Thurman: The loss of your own nation to China has been used as an example of the futility of nonviolence and tolerance. When is something worth fighting for?
Dalai Lama: This is hard to explain. In our own case, we don't consider the loss of a monastery or a monument the end of our entire way of life. If one monastery is destroyed, sometimes it happens. Therefore, we don't need to respond with desperate violence. Although under particular circumstances, the violence method -- any method -- can be justified, nevertheless once you commit violence, then counterviolence will be returned. Also, if you resort to violent methods because the other side has destroyed your monastery, for example, you then have lost not only your monastery, but also your special Buddhist practices of detachment, love, and compassion.
However, if the situation was such that there was only one learned lama or genuine practitioner alive, a person whose death would cause the whole of Tibet to lose all hope of keeping its Buddhist way of life, then it is conceivable that in order to protect that one person it might be justified for one or 10 enemies to be eliminated -- if there was no other way. I could justify violence only in this extreme case, to save the last living knowledge of Buddhism itself.
For Tibetans, the real strength of our struggle is truth -- not size, money, or expertise. China is much bigger, richer, more powerful militarily, and has much better skill in diplomacy. They outdo us in every field. But they have no justice. We have placed our whole faith in truth and in justice. We have nothing else, in principle and in practice.
We have always been a nation different from the Chinese. Long ago we fought wars with them. Since we became Buddhist, we have lived in peace with them. We did not invade them. We did not want them to invade us. We have never declared war on China. We have only asked them to leave us in peace, to let us have our natural freedom.
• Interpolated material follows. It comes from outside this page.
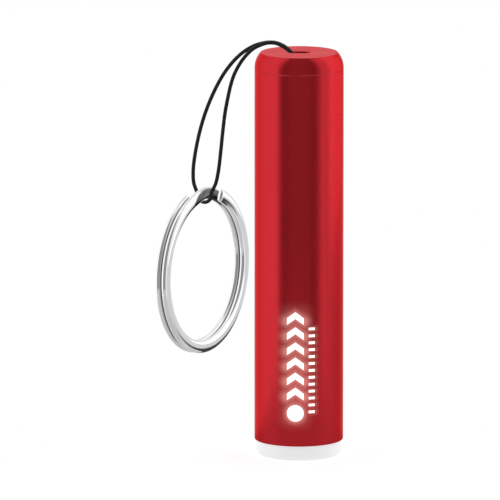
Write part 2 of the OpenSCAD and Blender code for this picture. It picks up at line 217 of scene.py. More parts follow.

We have always maintained that our policy is nonviolence, no matter what they do. I only escaped from Tibet because I feared my people would resort to desperate violence if the Chinese took me as their prisoner.
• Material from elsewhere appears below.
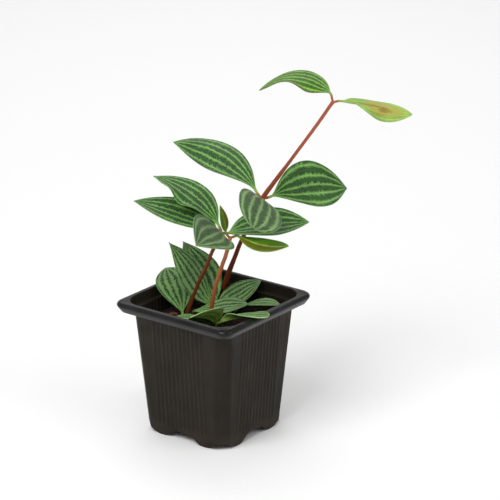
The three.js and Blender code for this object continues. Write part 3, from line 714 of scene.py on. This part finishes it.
def build_leaf(node, shape, index):
    small = shape["width"] < SMALL_LEAF
    columns, rows = (24, 40) if small else (40, 70)
    points, values, spans = leaf_rings(shape, index, columns, rows)
    blade = np.concatenate(values)
    middle, _, _, normal = midrib(shape, np.clip(blade[:, 0], 0, 1))
    grow = smooth(blade[:, 0] / 0.3) * np.abs(blade[:, 1])
    soft = speckle(middle + (blade[:, 1] * shape["width"] / 2)[:, None] * 0.6, 0.07, index + 1)
    piece = new_object(node + "_blade",
                       np.concatenate(points) + normal * (0.5 * soft * grow)[:, None],
                       tube_faces(len(points), 2 * columns),
                       {"blade": blade, "span": np.concatenate(spans)})
    dress(piece, node, shape.get("slot", shape["finish"]), leaf_finish(shape["finish"]))


# Stems


def stem_material(name, low, high, tip, speck, turn):
    """A smooth succulent stem: lower, upper and tip colour, fine lengthwise streaks, pale specks."""
    material, nodes = new_material(name)
    mix, ease = nodes.mix, nodes.ease
    along, around, seed = nodes.split(nodes.attribute("run"))
    mottle = nodes.mottle(nodes.place(), 1.6)
    streak = nodes.noise(nodes.join(along * 0.09, around * 2.2, seed), 1.0, 3.0, 0.6)
    colour = mix(ease(along, turn[0], turn[1]), low, high)
    colour = mix(ease(along, turn[1], turn[2]), colour, tip)
    colour = mix(ease(streak, 0.5, 0.75, 0.0, 0.45), colour, speck)
    dots = nodes.cells(nodes.stretch(nodes.place(), (900.0, 900.0, 420.0)))
    colour = mix(ease(dots, 0.24, 0.1, 0.0, 0.45), colour, speck)
    colour = mix(ease(mottle["Broad"], 0.35, 0.7, 0.0, 0.25), colour, low)
    surface(nodes, colour, ease(mottle["Grain"], 0.3, 0.7, 0.38, 0.55), 0.3,
            (0.3, 0.0004, streak + mottle["Grain"] * 0.4))
    return material


def stem_line(stem, per_span):
    """Centre line, radii and directions of a stem from in the soil to its top."""
    points = [np.array(p, float) for p in stem["points"]]
    down = unit(points[0] - points[1])
    buried = points[0] + down * STEM_DEPTH / abs(down[2])
    points = [buried, *points]
    radii = [stem["radii"][0], *stem["radii"]]
    padded = [points[0] * 2 - points[1], *points, points[-1] * 2 - points[-2]]
    line = []
    sizes = []
    for k in range(len(points) - 1):
        a, b, c, d = padded[k:k + 4]
        t = np.linspace(0, 1, per_span, endpoint=False)[:, None]
        line.append(0.5 * (2 * b + (c - a) * t + (2 * a - 5 * b + 4 * c - d) * t**2
                           + (3 * b - a - 3 * c + d) * t**3))
        sizes.append(radii[k] + (radii[k + 1] - radii[k]) * smooth(t[:, 0]))
    line.append(points[-1][None])
    sizes.append([radii[-1]])
    line = np.concatenate(line)
    return line, np.concatenate(sizes), unit(np.gradient(line, axis=0))


def build_stem(node, stem, index):
    """A stem with soft lobes and a rounded end. Its run holds the millimetres from its lower end
    and a place round it."""
    sides = 28
    line, sizes, along = stem_line(stem, 12)
    across = np.array([0.62, -0.78, 0.0])       # a level direction that no stem points along
    run = np.concatenate([[0], np.cumsum(np.linalg.norm(np.diff(line, axis=0), axis=1))])
    end = line[-1].copy()
    for lift, shrink in ((0.35, 0.93), (0.65, 0.74), (0.85, 0.45), (0.95, 0.2)):
        line = np.vstack([line, end + along[-1] * lift])
        sizes = np.append(sizes, stem["radii"][-1] * shrink)
        along = np.vstack([along, along[-1]])
        run = np.append(run, run[-1] + 0.3)
    angle = np.arange(sides) / sides * 2 * math.pi
    points = []
    values = []
    for k, centre in enumerate(line):
        side = unit(np.cross(across, along[k]))
        front = np.cross(along[k], side)
        lobes = (1 + 0.035 * np.cos(3 * angle + 0.02 * run[k] + index)
                 + 0.02 * np.cos(7 * angle + index))
        turned = side * np.cos(angle)[:, None] + front * np.sin(angle)[:, None]
        points.append(centre + turned * (sizes[k] * lobes)[:, None])
        values.append(beside(run[k], np.cos(angle) * 2 + 3, np.sin(angle) * 2 + 5 * index))
    flat = np.concatenate(points)
    rough = 0.07 * speckle(flat, 0.5, index + 4)
    flat += unit(flat - np.repeat(line, sides, 0)) * rough[:, None]
    return new_object(node + "_stalk", flat, tube_faces(len(points), sides),
                      {"run": np.concatenate(values)})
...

Thurman: How does one counteract violence without hatred or anger?
Dalai Lama: The antidote to hatred in the heart, the source of violence, is tolerance. Tolerance is an important virtue of bodhisattvas [enlightened heroes and heroines] -- it enables you to refrain from reacting angrily to the harm inflicted on you by others. You could call this practice "inner disarmament," in that a well-developed tolerance makes you free from the compulsion to counterattack. For the same reason, we also call tolerance the "best armor," since it protects you from being conquered by hatred itself.
We as Americans have been conquered by hatred itself. Not the hatred of Al Quaeda towards us but by our own hatred of others. It is truly tragic.